Information provided:
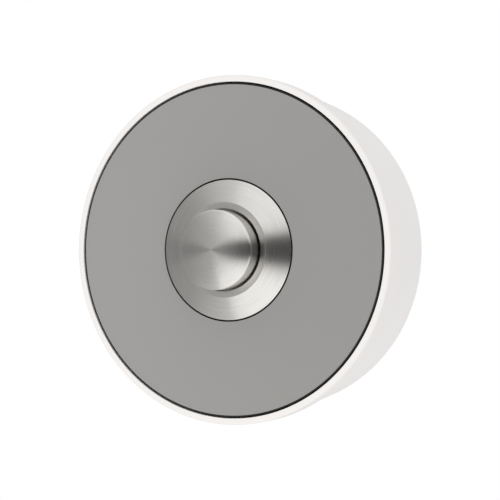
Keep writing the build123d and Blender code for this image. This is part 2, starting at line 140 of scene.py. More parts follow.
def empty_material(name: str) -> bpy.types.Material:
    """Make a material whose node tree has nothing in it yet."""
    material = bpy.data.materials.new(name)
    material.use_nodes = True
    material.node_tree.nodes.clear()
    return material


def grain(tree: Tree, size_mm: float, detail: float = 2.0) -> bpy.types.Node:
    """Add a noise around 0.5 whose lumps have a real width, with finer layers over them."""
    place = add_node(tree, "TexCoord").outputs["Object"]
    inputs = {"Vector": place, "Scale": 1 / (size_mm * MM), "Detail": detail}
    return add_node(tree, "TexNoise", inputs)


def spread_of(tree: Tree, source: Source, low: float, high: float) -> bpy.types.Node:
    """Stretch the middle of a value's range over another range.

    Args:
        tree: The material's node tree.
        source: The value, such as a noise.
        low: What it becomes at NOISE_LOW and below.
        high: What it becomes at NOISE_HIGH and above.

    Returns:
        The stretched value.
    """
    inputs = {
        "Value": source,
        "From Min": NOISE_LOW,
        "From Max": NOISE_HIGH,
        "To Min": low,
        "To Max": high,
    }
    return add_node(tree, "MapRange", inputs, clamp=True)


def blend_of(tree: Tree, factor: Source, first: str, second: str) -> bpy.types.NodeSocket:
    """Mix two sRGB hex colours, by a factor that is the second one's share."""
    inputs = {0: factor, MIX_FIRST: linear(first), MIX_SECOND: linear(second)}
    return add_node(tree, "Mix", inputs, data_type="RGBA").outputs[MIX_RESULT]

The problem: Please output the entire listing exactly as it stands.

Written solution:
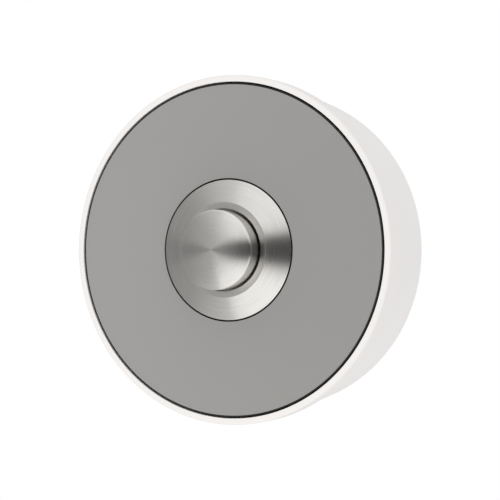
Keep writing the build123d and Blender code for this image. This is part 2, starting at line 140 of scene.py. More parts follow.
def empty_material(name: str) -> bpy.types.Material:
    """Make a material whose node tree has nothing in it yet."""
    material = bpy.data.materials.new(name)
    material.use_nodes = True
    material.node_tree.nodes.clear()
    return material


def grain(tree: Tree, size_mm: float, detail: float = 2.0) -> bpy.types.Node:
    """Add a noise around 0.5 whose lumps have a real width, with finer layers over them."""
    place = add_node(tree, "TexCoord").outputs["Object"]
    inputs = {"Vector": place, "Scale": 1 / (size_mm * MM), "Detail": detail}
    return add_node(tree, "TexNoise", inputs)


def spread_of(tree: Tree, source: Source, low: float, high: float) -> bpy.types.Node:
    """Stretch the middle of a value's range over another range.

    Args:
        tree: The material's node tree.
        source: The value, such as a noise.
        low: What it becomes at NOISE_LOW and below.
        high: What it becomes at NOISE_HIGH and above.

    Returns:
        The stretched value.
    """
    inputs = {
        "Value": source,
        "From Min": NOISE_LOW,
        "From Max": NOISE_HIGH,
        "To Min": low,
        "To Max": high,
    }
    return add_node(tree, "MapRange", inputs, clamp=True)


def blend_of(tree: Tree, factor: Source, first: str, second: str) -> bpy.types.NodeSocket:
    """Mix two sRGB hex colours, by a factor that is the second one's share."""
    inputs = {0: factor, MIX_FIRST: linear(first), MIX_SECOND: linear(second)}
    return add_node(tree, "Mix", inputs, data_type="RGBA").outputs[MIX_RESULT]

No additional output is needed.